О том, что Исса может вообще не выжить, Цитрин не думал сознательно и очень старательно. Так и до третьего срыва недалеко. На этот раз точно последнего.
Пока длилась операция, Книжник успел примерно прикинуть, кому, что и когда надо сказать, чтобы вызвать нужную реакцию.
Вряд ли у простых студентов была возможность добыть ценный и редкий артефакт, к тому же уникального внешнего вида, подобрать специальную экранирующую шкатулку, которая спрятала артефакт от проверки в службе доставки, да ещё так точно настроить его на один из исследовательских полигонов с Пустотой.
Вариантов оставалось два: кто-то из опытных преподавателей или старшекурсников-артефакторов, которые в роли злодея выглядели менее убедительно: зачем бы им подстраивать гадости незнакомому менталисту? Разве только месть за родительскую обиду, но… сомнительно. О мотивах преподавателей Цитрин тоже не догадывался, но это можно будет установить после.
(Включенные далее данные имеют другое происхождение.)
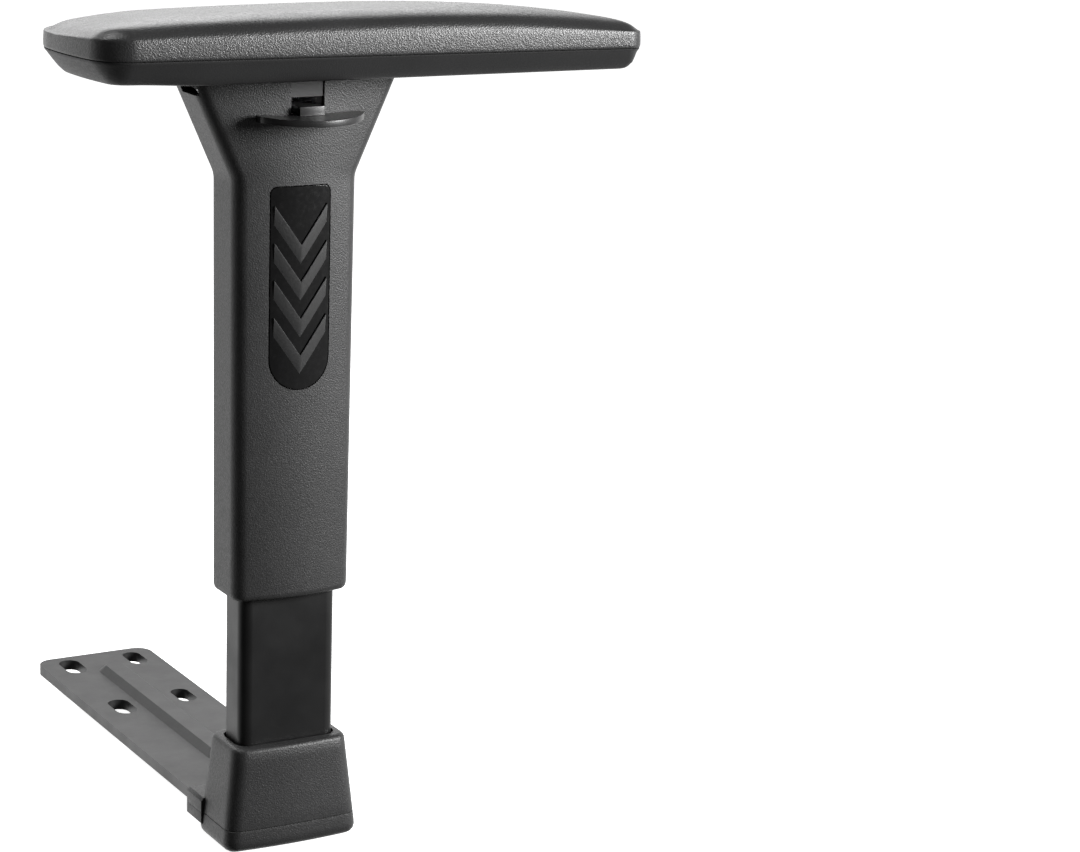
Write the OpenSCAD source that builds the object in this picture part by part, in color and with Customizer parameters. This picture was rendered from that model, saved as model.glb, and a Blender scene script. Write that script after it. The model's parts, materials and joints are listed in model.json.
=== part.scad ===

От вялых размышлений его отвлекло постепенное возвращение чувствительности, пришлось цепляться за ускользающее состояние отстранённости. Кажется, дело близилось к финалу, и проще было перебиться собственными силами, чем отвлекать магов от ответственного процесса. Тут уже стало не до размышлений, а вскоре утомлённое сознание и вовсе предпочло померкнуть.
Пробуждение оказалось неприятным, но терпимым. Ныли рёбра, в плече под лубком пульсировала боль, слегка мутило, но сесть в постели Книжник сумел, и от этого не стало намного хуже. Ощущалась страшная слабость, резерв давно не был настолько опустошён — если вообще хоть когда-то был, всё же классической стихийной магией дракон пользовался редко, а от ментальной разум уставал гораздо раньше.